The last programme for me, apart from Erlend’s film, was a jeepform game in the style of talk show. The idea was to do a sort of ”This Is Your Life” kind of show with the audience improvising/roleplaying key points in the person’s life. It’s nice to make these kinds of experiments, but I didn’t really think it worked. It was just over-long impro theatre with no unifying plot, and no point.
After the programme there was plenty of hanging out, and visiting strange parties. The Czechs held a party in their cabin, serving foul tasting alcohol which I countered by bringing them some salmiakki. People sang songs from their native countries, which was surprisingly nationalistic for Knutepunkt, so I introduced myself as coming from the klingon homeworld. I was asked to sing klingon opera, but opted out playing a scene from the tragedy of Khamlet. (Jaakko approved, saying it’s much better in the original Klingon.)

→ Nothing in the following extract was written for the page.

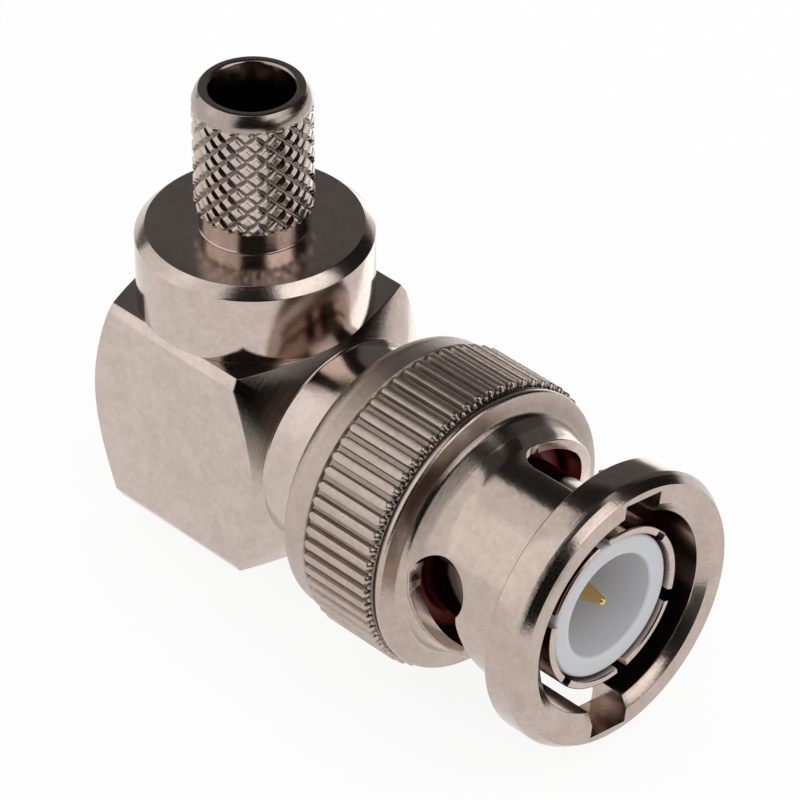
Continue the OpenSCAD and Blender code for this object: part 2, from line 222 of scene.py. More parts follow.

Jukka and Hakkis ran two drinking workshops this year, instead of just the one. One was a secret drinking workshop, so I can’t really talk about that. The other one was a fifteen-minute port wine workshop (porttivartti) where we were joined by a really drunk and young Faroese first-timer, whom I dubbed Junior. He didn’t know who anybody was, which we found hilarious. Had we been less arrogant and drunk, we might’ve told him, but such was not the way of the Knutepunkt Saturday night.